Personal information
- Full name: Edward Charles Follett
- Born: 16 February 1842 Westminster, Middlesex, England
- Died: 6 June 1869 (aged 27) Birmingham, Warwickshire, England
- Batting: Right-handed
- Bowling: Unknown-arm roundarm slow

Domestic team information
- 1868: Marylebone Cricket Club

Career statistics
| Competition | First-class |
| Matches | 1 |
| Runs scored | 3 |
| Batting average | 1.50 |
| 100s/50s | –/– |
| Top score | 3 |
| Catches/stumpings | –/– |
- Source: Cricinfo, 9 May 2021

= Edward Follett =

English cricketer

Edward Charles Follett (16 February 1842 – 6 June 1869) was an English first-class cricketer.

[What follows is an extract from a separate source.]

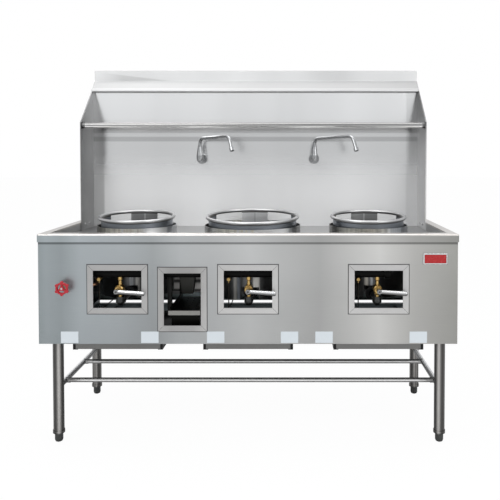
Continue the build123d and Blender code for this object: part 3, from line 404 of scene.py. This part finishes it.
# from a side's foot to its head; its depth runs from the front edge to the back panel
SIDE_LEFT_TONES = greys((0.0, 0.31), (0.3, 0.23), (0.6, 0.205), (1.0, 0.22))
SIDE_LEFT_DEPTH = (0.85, 1.85)
SIDE_RIGHT_TONES = greys((0.0, 0.72), (0.4, 0.59), (0.66, 0.40), (0.8, 0.165), (0.95, 0.10))
SIDE_RIGHT_DEPTH = (0.92, 1.1)

POT_RAIL_Z = reach("pot_rail", "Z")
POT_RAIL_TONES = greys(
    (0.0, 0.85), (0.26, 0.85), (0.34, 0.34), (0.5, 0.34), (0.62, 0.26), (1.0, 0.26), warm=0.01
)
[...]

The son of Sir William Webb Follett, he was born in February 1842 at Westminster. He was educated at Eton College, before going up to Balliol College, Oxford. While studying law at Oxford, Follett was also a student of the Inner Temple. He played first-class cricket for the Marylebone Cricket Club against Oxford University at Oxford in 1868. Opening the batting, he was dismissed twice in the match by Robert Miles for scores of 0 and 3. Follett died at Birmingham in June 1869.